(Scripts that build objects)
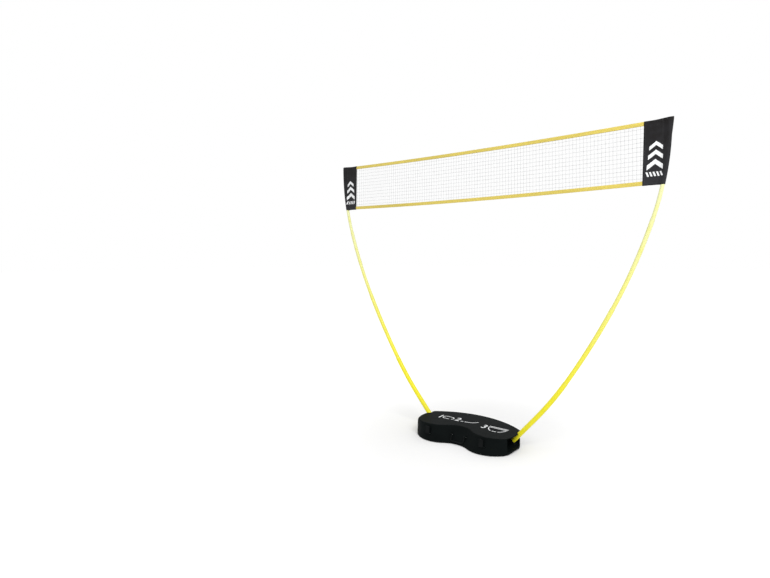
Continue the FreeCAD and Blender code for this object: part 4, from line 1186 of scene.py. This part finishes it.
class NETSET_OT_fittings(bpy.types.Operator):
    """Finishes latches, handle, brackets, plugs, pins, screws and feet"""

    bl_idname = "netset.fittings"
    bl_label = "Fittings"

    def execute(self, context):
        colours = context.scene.net_colours
        moulded = ["latch_left", "latch_right", "carry_handle"]
        for side in SIDES:
            moulded += ["pole_bracket_" + side, "pole_plug_" + side, "pole_stops_" + side]
        fitting = moulded_black("fitting_plastic", colours.fitting_black, 1500, 0.04)
        paint_nodes(moulded, fitting)
        steel = brushed_steel("plated_steel", colours.steel_grey)
        paint_nodes(["lid_hinge_pins", "latch_pins", "handle_pins", "bracket_screws"], steel)
        paint_nodes(["rubber_feet"], foot_rubber("foot_rubber", colours.rubber_black))
        return {"FINISHED"}


class NETSET_OT_poles(bpy.types.Operator):
    """Paints the pole segments"""

    bl_idname = "netset.poles"
    bl_label = "Poles"

    def execute(self, context):
        colours = context.scene.net_colours
        for side, sign in SIDES.items():
            for part, (x, z, lean) in zip(POLE_PARTS, pole_rims()):
                direction = (sign * math.cos(lean), math.sin(lean))
                name = "pole_paint_%s_%s" % (side, part)
                paint = pole_paint(name, colours, (sign * x, z), direction)
                paint_nodes(["pole_%s_%s" % (side, part)], paint)
        return {"FINISHED"}


def pole_rims():
    """Where each segment of the right pole ends, and its lean there."""
    lean = ROOT_LEAN
    x = ROOT_LOW.x + ROOT_RADIUS * math.sin(lean) + ROOT_STRAIGHT * math.cos(lean)
    z = ROOT_LOW.z + ROOT_RADIUS * math.cos(lean) + ROOT_STRAIGHT * math.sin(lean)
    rims = []
    lengths = [SEGMENT_LENGTH - ROOT_STRAIGHT] + [SEGMENT_LENGTH] * (len(SEGMENT_TURNS) - 1)
    for length, turn in zip(lengths, SEGMENT_TURNS):
        bend = length / turn
        x += bend * (math.sin(lean + turn) - math.sin(lean))
        z += bend * (math.cos(lean) - math.cos(lean + turn))
        lean += turn
        rims.append((x, z, lean))
    return rims


class NETSET_OT_netting(bpy.types.Operator):
    """Knots the netting between the tapes"""

    bl_idname = "netset.netting"
    bl_label = "Netting"

    def execute(self, context):
        sizes = context.scene.net_sizes
        high = TOP_TAPE_HIGH.z - sizes.tape_width + sizes.tuck
        low = BOTTOM_TAPE_HIGH.z - sizes.tuck
        values = {
            "Columns": sizes.columns,
            "Rows": sizes.rows,
            "Width": 2 * (NET_HALF - sizes.twine_radius),
            "Height": high - low,
            "Middle": (0, NET_PLANE, (high + low) / 2),
            "Sag": net_sag(sizes),
            "Twine": sizes.twine_radius,
            "Knot": sizes.knot_radius,
            "Slack": sizes.slack,
            "Edge": sizes.tuck,
            "Material": knotted_twine("netting_twine", context.scene.net_colours.twine_grey),
        }
        netting = grown_piece("netting", bpy.data.meshes.new("netting"), netting_tree(), values)
        seat_piece(netting)
        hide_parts("net_mesh")
        return {"FINISHED"}


class NETSET_OT_tapes(bpy.types.Operator):
    """Folds the golden tapes over the netting's long edges and sews them"""

    bl_idname = "netset.tapes"
    bl_label = "Tapes"

    def execute(self, context):
        sizes, colours = context.scene.net_sizes, context.scene.net_colours
        top = Tape(sizes, TOP_TAPE_HIGH.z, -1, 3.0)
        bottom = Tape(sizes, BOTTOM_TAPE_HIGH.z - sizes.tape_width, 1, 8.0)
        cloth = tape_cloth("tape_weave", colours.tape_gold, top.cut_size()[0])
        thread = sewing_thread("tape_thread", colours.thread_gold)
        for name, tape in (("top_tape", top), ("bottom_tape", bottom)):
            piece = cloth_piece(name + "_cloth", tape.rows(), sizes.cloth, cloth)
            stitches = sewn_piece(name + "_stitches", tape.seams(), sizes, thread)
            seat_piece(piece)
            seat_piece(stitches)
            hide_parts(name)
            tape.cut_size()
        return {"FINISHED"}


class NETSET_OT_panels(bpy.types.Operator):
    """Sews the end panels round the tops of the poles"""

    bl_idname = "netset.panels"
    bl_label = "End panels"

    def execute(self, context):
        sizes, colours = context.scene.net_sizes, context.scene.net_colours
        thread = sewing_thread("panel_thread", colours.thread_black)
        for side, sign in SIDES.items():
            panel = EndPanel(sizes, sign)
            cloth = panel_cloth("panel_weave_" + side, colours, panel)
            piece = cloth_piece("panel_cloth_" + side, panel.rows(), sizes.cloth, cloth)
            stitches = sewn_piece("panel_stitches_" + side, panel.seams(), sizes, thread)
            seat_piece(piece)
            seat_piece(stitches)
            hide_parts("end_panel_" + side, "pole_pocket_" + side)
            flat, area = panel.cut_size()
        return {"FINISHED"}


class NETSET_PT_steps(bpy.types.Panel):
    """The steps that dress the net set, and their sizes and colours"""

    bl_idname = "NETSET_PT_steps"
    bl_label = "Net set"
    bl_space_type = "VIEW_3D"
    bl_region_type = "UI"
    bl_category = "Net set"

    def draw(self, context):
        for step in STEPS:
            self.layout.operator("netset." + step)
        for group in (context.scene.net_sizes, context.scene.net_colours, context.scene.net_stage):
            box = self.layout.box()
            for name in group.__annotations__:
                box.prop(group, name)


STEPS = ("stage", "case", "lid_print", "fittings", "poles", "netting", "tapes", "panels")
CLASSES = (
    NetSizes, FinishColours, StageSizes,
    NETSET_OT_stage, NETSET_OT_case, NETSET_OT_lid_print, NETSET_OT_fittings,
    NETSET_OT_poles, NETSET_OT_netting, NETSET_OT_tapes, NETSET_OT_panels,
    NETSET_PT_steps,
)


def register():
    for kind in CLASSES:
        bpy.utils.register_class(kind)
    bpy.types.Scene.net_sizes = PointerProperty(type=NetSizes)
    bpy.types.Scene.net_colours = PointerProperty(type=FinishColours)
    bpy.types.Scene.net_stage = PointerProperty(type=StageSizes)


def unregister():
    del bpy.types.Scene.net_stage
    del bpy.types.Scene.net_colours
    del bpy.types.Scene.net_sizes
    for kind in reversed(CLASSES):
        bpy.utils.unregister_class(kind)


def main():
    register()
    for step in STEPS:
        getattr(bpy.ops.netset, step)()


if __name__ == "__main__":
    main()
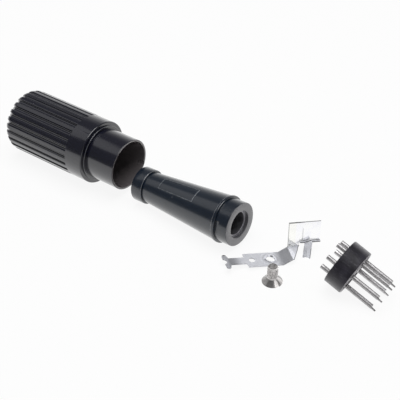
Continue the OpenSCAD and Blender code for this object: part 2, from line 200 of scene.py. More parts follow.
# The insert lies on its disc's front edge and on the tongues of its two lowest pins
EDGE_UP = DISC_R - DISC_ROUND - PIN_CIRCLE_R * math.cos(math.radians(PIN_STEP)) - TONGUE_LOW
EDGE_BACK = PIN_LONG_L + TONGUE_L + DISC_ROUND
INSERT_LEAN = (math.atan(EDGE_UP / EDGE_BACK) +
               math.asin(DISC_ROUND / math.hypot(EDGE_UP, EDGE_BACK)))
INSERT_Z = ((DISC_R - DISC_ROUND) * math.cos(INSERT_LEAN) +
            (DISC_H / 2 - DISC_ROUND) * math.sin(INSERT_LEAN) + DISC_ROUND)

shell_low, shell_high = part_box("shell")
MOUTH = Vector((shell_high.x, (shell_low.y + shell_high.y) / 2, 0))


def at(x, y, z):
    """A point of the row, in metres."""
    return MOUTH + Vector((x, y, z)) * MM


def place(x, y, z, turn=0.0, lean=0.0):
    """Where a piece's own frame lies; its +X is its axis. The angles are in degrees."""
    turned_z = Matrix.Rotation(math.radians(turn), 4, "Z")
    return Matrix.Translation(at(x, y, z)) @ turned_z @ Matrix.Rotation(math.radians(lean), 4, "Y")


shell_place = place(0, 0, GRIP_R)
sleeve_place = place(SLEEVE_X, SLEEVE_Y, SLEEVE_Z, SLEEVE_TURN, -math.degrees(SLEEVE_LEAN))
bracket_place = place(BRACKET_X, BRACKET_Y, 0, BRACKET_TURN)
insert_place = place(INSERT_X, INSERT_Y, INSERT_Z, INSERT_TURN, math.degrees(INSERT_LEAN))
screw_place = bracket_place @ Matrix.Translation(Vector((SCREW_U, SCREW_V, 0)) * MM)


# Modelling helpers
def nothing_selected():
    bpy.ops.object.select_all(action="DESELECT")


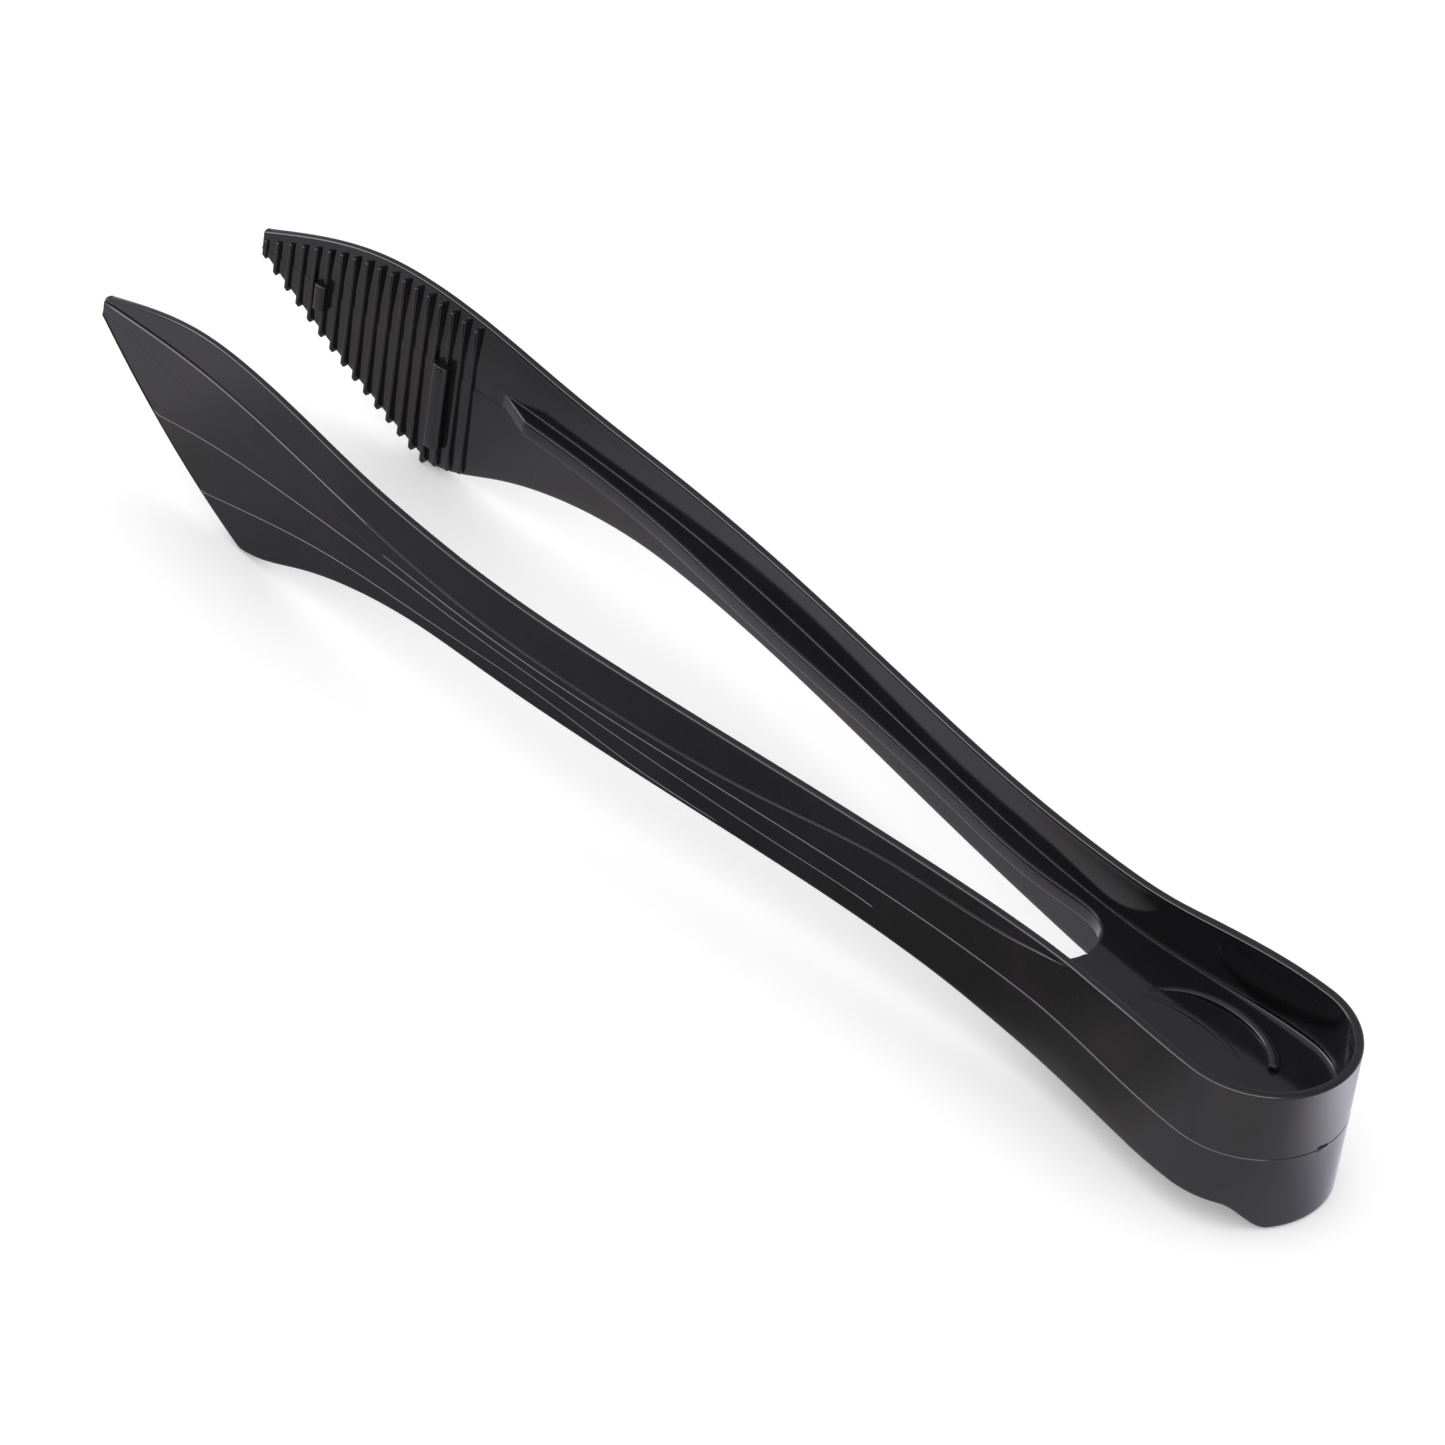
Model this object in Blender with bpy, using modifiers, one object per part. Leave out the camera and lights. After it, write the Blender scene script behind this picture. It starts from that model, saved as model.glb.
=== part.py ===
"""Serving tongs moulded in one piece: a spring bow, two arms and two ribbed jaws.

The tongs are laid out in their own draw frame: X runs from the bow's crown to the tips,
Y across the opening, Z along the height of the band, with Z = 0 on the moulding's
parting plane. Each finished piece is then tilted a little about Y, so that the tongs
stand level on the foot under the crown and on the two low corners of the jaws.
All sizes are in millimetres until the meshes are written in metres.
"""
import math

import bmesh
import bpy
import numpy as np
from mathutils import Matrix, Vector

MM = 0.001

# Lengths along X
BOW_LENGTH = 46.0          # crown to the neck, the narrowest place
ARM_LENGTH = 137.0         # neck to the root of the jaw
JAW_LENGTH = 47.0          # root of the jaw to the tip
CUT_LENGTH = 36.5          # length of the slanted end of the jaw
WIDE_SETBACK = 31.0        # jaw root back to the widest place of the arms
FLEX_SETBACK = 6.0         # neck to the line where each arm bends

# Half widths across Y, to the outer face of the band
BOW_RADIUS = 13.6
NECK_HALF = 10.9
ARM_HALF = 20.0
TIP_HALF = 15.9

# Heights above and below the parting plane
BOW_TOP = 10.9
ARM_TOP = 8.2
JAW_TOP = 11.3
TIP_TOP = 2.3
FOOT_DROP = 12.2
BOW_DROP = 8.6
ARM_DROP = 6.2
JAW_DROP = 18.6
TIP_DROP = 0.8
CUT_BULGE = 1.3            # how far the slanted end bows out past a straight cut

# Band, web and flanges
WALL = 1.7
RIM_ROUND = 0.3
WEB_TOP = 2.1
WEB_THICK = 2.6
SLOT_RADIUS = 6.9          # round end of the slot in the web
SLOT_SETBACK = 0.3         # bending line back to the middle of that round end
FLANGE_SWELL = 1.4         # how much wider an arm's flange grows at its middle
FLANGE_STOP = 2.0          # jaw root back to the flange's pointed start
FLANGE_RAMP = 7.0          # length over which the flange grows to its full reach

# Crescent rib on the web, part of an oval
WEB_RIB_OVAL = (11.2, 7.6)
WEB_RIB_CENTRE = (23.2, -0.3)
WEB_RIB_ARC = (-154.0, -11.0)
WEB_RIB_WIDE = 1.3
WEB_RIB_HIGH = 1.1

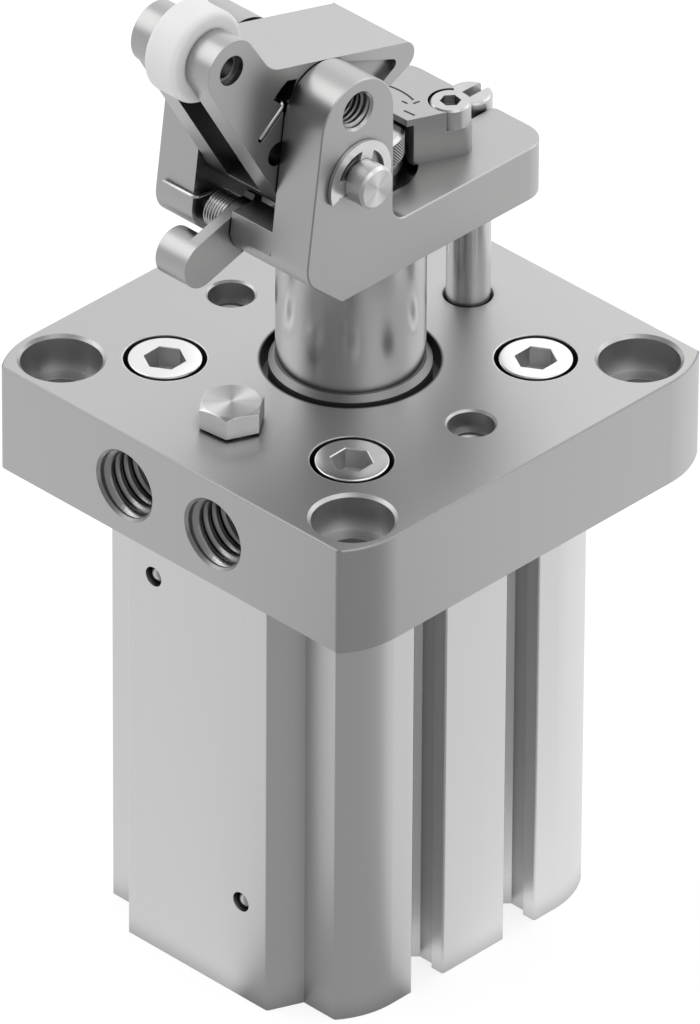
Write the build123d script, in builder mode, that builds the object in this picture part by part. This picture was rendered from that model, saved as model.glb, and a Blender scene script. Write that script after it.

## What you are asked to do
From the records above, transcribe without alteration every line from the one with "hide_parts(name)" to the one with "box.prop(group, name)", inclusive.

## The answer
            hide_parts(name)
            tape.cut_size()
        return {"FINISHED"}


class NETSET_OT_panels(bpy.types.Operator):
    """Sews the end panels round the tops of the poles"""

    bl_idname = "netset.panels"
    bl_label = "End panels"

    def execute(self, context):
        sizes, colours = context.scene.net_sizes, context.scene.net_colours
        thread = sewing_thread("panel_thread", colours.thread_black)
        for side, sign in SIDES.items():
            panel = EndPanel(sizes, sign)
            cloth = panel_cloth("panel_weave_" + side, colours, panel)
            piece = cloth_piece("panel_cloth_" + side, panel.rows(), sizes.cloth, cloth)
            stitches = sewn_piece("panel_stitches_" + side, panel.seams(), sizes, thread)
            seat_piece(piece)
            seat_piece(stitches)
            hide_parts("end_panel_" + side, "pole_pocket_" + side)
            flat, area = panel.cut_size()
        return {"FINISHED"}


class NETSET_PT_steps(bpy.types.Panel):
    """The steps that dress the net set, and their sizes and colours"""

    bl_idname = "NETSET_PT_steps"
    bl_label = "Net set"
    bl_space_type = "VIEW_3D"
    bl_region_type = "UI"
    bl_category = "Net set"

    def draw(self, context):
        for step in STEPS:
            self.layout.operator("netset." + step)
        for group in (context.scene.net_sizes, context.scene.net_colours, context.scene.net_stage):
            box = self.layout.box()
            for name in group.__annotations__:
                box.prop(group, name)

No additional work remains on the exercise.